Accidents due to car crashes were common, and the litigation went as usual against reckless drivers. But, the landscape has changed now. Crashes due to driverless cars have raised a pile of questions as to whom to blame. Some such crashes have resulted to even deaths. This is not the case only with driverless technology; instead, tragedies are also recorded in robotic equipment affecting medical-related litigations and cases of data privacy and security. As technology is undeniably affecting the litigation landscape, the legal industry must be prepared to adapt these changes in the practice of law.
The silver lining is that the legal industry, too, has changed the way of working and is embracing technology. The law firms have started moving to cloud-based software and case management systems, which have automated case flow and deadline management. Offices are paperless now. 'Virtual' meetings with staff and clients are on the rise. A client sitting at Florida can now schedule a meeting with a counsel settled at California, that too, in real-time. Reviewing transcripts on sophisticated computer programs have become easier that allows the user to edit and share notes effortlessly. AI and ML can analyze the enormous volume of data in minutes through e-discovery tools.

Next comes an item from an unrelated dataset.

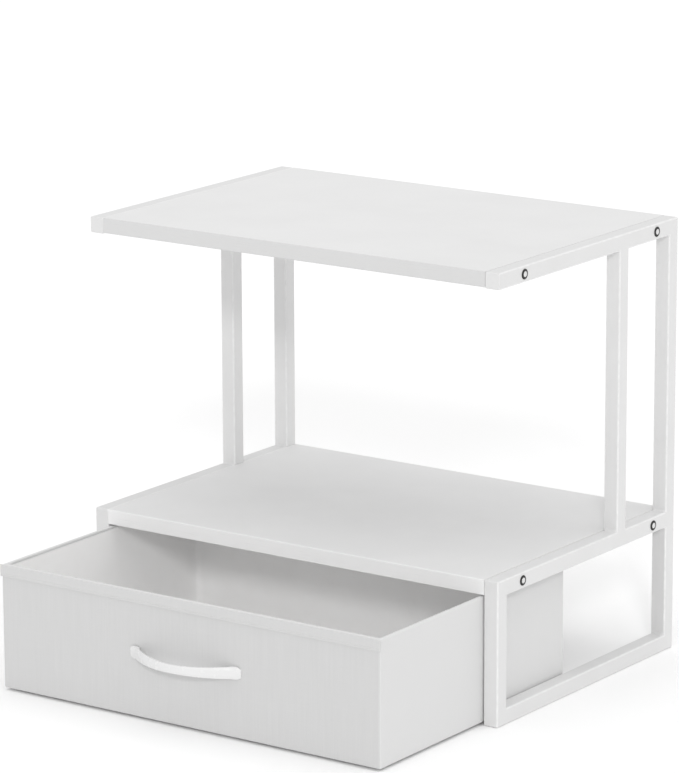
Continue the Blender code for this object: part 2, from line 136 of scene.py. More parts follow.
class Look:
    """A procedural material: one Principled shader, and short ways to feed it."""

    SOCKETS = {"colour": "Base Color", "roughness": "Roughness", "normal": "Normal",
               "metallic": "Metallic", "specular": "Specular IOR Level",
               "sheen": "Sheen Weight", "sheen_roughness": "Sheen Roughness"}

    def __init__(self, name, space="Object"):
        self.material = bpy.data.materials.new(name)
        self.material.use_nodes = True
        self.tree = self.material.node_tree
        self.tree.nodes.clear()
        self.shader = self.add("ShaderNodeBsdfPrincipled")
        output = self.add("ShaderNodeOutputMaterial")
        self.tree.links.new(self.shader.outputs["BSDF"], output.inputs["Surface"])
        if space == "cloth":
            self.space = self.add("ShaderNodeUVMap", uv_map="cloth").outputs["UV"]
        else:
            self.space = self.add("ShaderNodeTexCoord").outputs[space]

    def add(self, kind, inputs=None, **settings):
        node = self.tree.nodes.new(kind)
        for key, value in settings.items():
            setattr(node, key, value)
        for key, value in (inputs or {}).items():
            self.feed(node.inputs[key], value)
        return node

    def feed(self, socket, value):
        if isinstance(value, bpy.types.NodeSocket):
            self.tree.links.new(value, socket)
        else:
            socket.default_value = value

    def finish(self, **values):
        """Feeds the shader's sockets, and gives back the material."""
        for key, value in values.items():
            self.feed(self.shader.inputs[self.SOCKETS[key]], value)
        return self.material

    def stretched(self, factors):
        """The look's coordinates with each axis scaled by its own factor."""
        return self.add("ShaderNodeVectorMath", {0: self.space, 1: factors},
                        operation="MULTIPLY").outputs[0]

    def noise(self, scale, detail=3.0, roughness=0.55, stretch=(1, 1, 1)):
        return self.add("ShaderNodeTexNoise", {
            "Vector": self.stretched(stretch), "Scale": scale,
            "Detail": detail, "Roughness": roughness}).outputs["Fac"]

    def cells(self, scale, feature="F1"):
        return self.add("ShaderNodeTexVoronoi", {"Vector": self.space, "Scale": scale},
                        feature=feature).outputs["Distance"]

    def math(self, operation, first, second=0.0):
        return self.add("ShaderNodeMath", {0: first, 1: second}, operation=operation).outputs[0]

    def spread(self, value, new_low, new_high, low=0.3, high=0.7):
        """The value moved from its range low to high into a new range."""
        return self.add("ShaderNodeMapRange", {
            "Value": value, "From Min": low, "From Max": high,
            "To Min": new_low, "To Max": new_high}).outputs["Result"]

    def blend(self, factor, first, second):
        return self.add("ShaderNodeMix", {0: factor, 6: first, 7: second},
                        data_type="RGBA").outputs[2]

    def mottled(self, value, first, second):
        return self.blend(self.spread(value, 0, 1), first, second)

    def bump(self, height, depth, under=None):
        """A bump whose height from 0 to 1 stands for depth metres."""
        inputs = {"Height": height, "Distance": depth, "Strength": 1.0}
        if under is not None:
            inputs["Normal"] = under
        return self.add("ShaderNodeBump", inputs).outputs["Normal"]

    def threads(self, pitch):
        """How many threads of that pitch lie across and along the cloth up to a point."""
        scaled = self.stretched((1 / pitch, 1 / pitch, 1))
        return self.add("ShaderNodeSeparateXYZ", {"Vector": scaled}).outputs[:2]

    def ridges(self, value):
        """A row of round ridges, one a unit: 1 on the crests and 0 between them."""
        return self.math("ABSOLUTE", self.math("SINE", self.math("MULTIPLY", value, math.pi)))


def grey(value, warmth=0.0):
    """A colour of that brightness, a little warmer or cooler."""
    return (value * (1 + warmth), value, value * (1 - warmth), 1)


def powder_coat():
    look = Look("white_powder_coat")
    base = look.mottled(look.noise(22, detail=5), grey(0.718, 0.002), grey(0.740, 0.001))
    patches = look.spread(look.noise(160), 0.3, 0.95, low=0.35)
    edge = look.add("ShaderNodeAttribute", attribute_name="edge").outputs["Fac"]
    # Rounded edges lighter than the flats: a painted highlight along the tubes' arrises, broken into
    # patches
    arris_highlight_paint = look.math("MULTIPLY", edge, patches)
    peel = look.bump(look.noise(850, detail=1.5, roughness=0.4), 0.022 * MM)
    return look.finish(colour=look.blend(arris_highlight_paint, base, grey(0.84, 0.002)),
                       roughness=look.spread(look.noise(60, detail=6), 0.36, 0.46),
                       normal=look.bump(look.noise(4200, detail=2), 0.004 * MM, peel))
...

Thus, it can be said that technology has altered the course of litigation. Smart cars, smartphones, smart houses, smartwatches, and smart towns have bolstered information on people. Increased prevalence of cameras has empowered juries to watch and judge based on the surveillance footage of any incident. Complex medical injuries, procedures, and financial damages, are now illustrated through computerized visuals and animations in the courtrooms, which are phenomenally instructive and spectacular.
Keeping aside all the benefits of technology, it is time to look at some obstacles and potential dangers that technology poses to the industry. Over-dependence on technology has resulted in the professionals losing some vital skills like interpersonal communication. Hiding too much behind the computer screens, animations, text messages, and PowerPoint presentations has made the professionals lose their ability to engage and connect with colleagues, judges, witnesses, jurors, and, most importantly, with clients. Though technology is exceptionally competent and informative, it cannot replace the impact that a captivating orator could make.
What legal professional will look in 2020 is to make optimum utilization of technology that makes them better than before, without being distracted.